Saturday, 13 August 2011

The Arab Spring; Marrakech Scorecard July 2011-08-12



It was a typical Marrakech evening.
Hot and dry, with a calamity of characters offering taxis, bananas, a horse-drawn cart or hashish, I set out across the Grand Square to the road which leads to where the gates of this walled city once stood, so that I could run outside the walls where the heat was less and the wind vainly tried to clear the air of the acrid diesel fumes which burned your lungs.
All of a sudden I found myself in the midst of a demonstration. There was some scuffling going on which was concerning until I realised it was just some overzealous organiser insisting that the banners be carried in a particular order. I pushed through quickly to the front of the mob. Men and women at the front were carrying large framed photographs of the King. These were older people, and I knew this was one of the “staged” rallies in support of the King, who had been forced to offer the people a referendum, a vote to change the constitution and have free elections. Till now, the King selected the parliament and the Prime Minister. Now he will select the Prime Minister from the winning party.
It occurs to me that at this moment in Syria there are people getting shot by their own security forces for demonstrating for political and economic change. A chill runs through me, it hasn’t happened in Morocco, yet.
Younger people are calling for greater division of Religion, Monarchy and State, but you never hear of it in the media. But I know the movement is gathering momentum and the hunger for change is palpable, you can feel it in the air, spreading across the Middle-East.

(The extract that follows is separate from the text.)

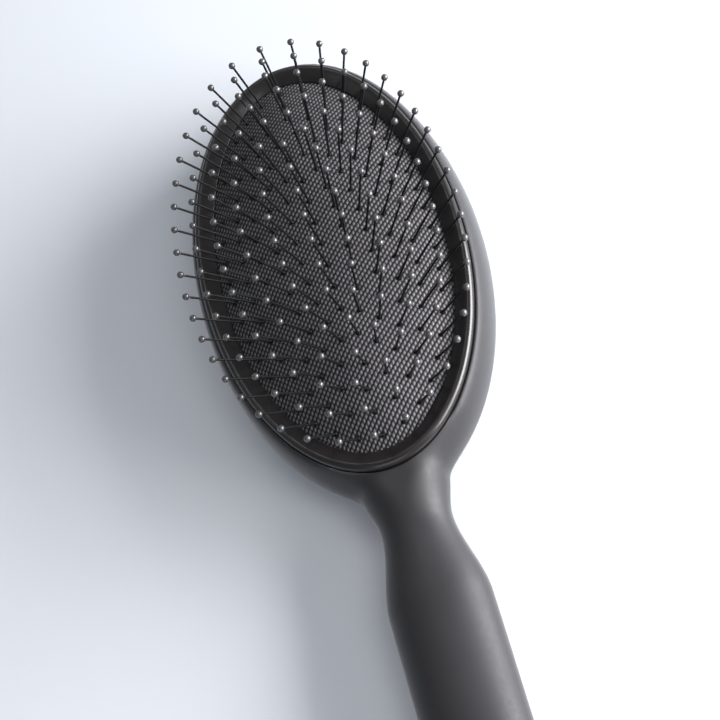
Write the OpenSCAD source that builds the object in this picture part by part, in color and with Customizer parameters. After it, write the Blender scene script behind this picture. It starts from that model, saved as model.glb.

I tear a muscle in my left hip, running on the hard, uneven tiles that line the footpath outside the fortress walls, and limp back to the tranquillity of my Azahara Riyad. Ibrahim rushes to me when I enter, and asks if I can take a look at Ali, he is unwell. I walk across the marble courtyard to where Ali sits, his face grimacing in pain and his hand holding the side of his right cheek.
“Salaam, Ali. Votre visage? Qui est de la question?”
“Oh, la dent la dent”
I take his hand away and his cheek is hard and swollen and he is in a lot of pain.
I ask Ibrahim if it has happened before.
“Oui, but this time is the worst”
Ali has a tooth abscess. He needs to see a dentist who will probably just pull the tooth out. That is how they deal with these problems here.
I give him some strong paracetamol tablets with codeine for the pain, and instructions to take them 4 hourly.

It is coming to the end of my time here.
At the end of my first week in Marrakech, I would have been happy to quit and go somewhere else. But now, I feel reluctant to leave. I have made some good friends, and I almost feel a part of this place. I think and speak in French now, and have become accustomed to the pace of life here and the often crazy ways things are done. If I had any issues with what I thought Islam was before I came here, they are now gone. The Moroccans are a pious people, and basically good in their core beings, much like most people, I guess.
So now comes the scorecard for Marrakech/Essaouira as a potential home;
Environment (natural and un-natural)                                                                     5 (out of 10)
Food (ok, but not as good or as spicy as I expected, issues with freshness)     5
Social (friendliness, helpfulness, welcoming, social opportunities)                    8
Security (trustworthy, physical safety)                                                                     6
Weather                                                                                                                         6
Accommodation (quality, comfort, cost)                                                                 8
Value for Money (living costs, entertainment)                                                       7
Visa (availability and cost)                                                                                          6
Total                                                                                                                   5/80    66%
Standard visas are valid for 3 months from entry for most British Commonwealth nation’s citizens. Longer visas can be obtained but you need to show proof of sufficient funds to support yourself.
Obviously, security is a major issue in Morocco. The bombing that occurred just weeks before I arrived was denounced by every person I spoke to. They brought the subject up, as if they felt outsiders need to know how the average Moroccan feels about the subject. I did not encounter anyone I would term as “fundamentalist”, but that does not mean they don’t exist. However, I did not encounter any situations where I was at risk, despite my sensitivities.
If I were to live here, I would divide my time between Marrakech, and a beach city, perhaps Agadir. Marrakech can have poor air quality due to the bowl-like effect the surrounding mountains give. This place has gotten under my skin, and I am reluctant to leave.
But the journey must go on, for my quest to find the best place to live.
Next stop Budapest, Hungary. Home Number 4.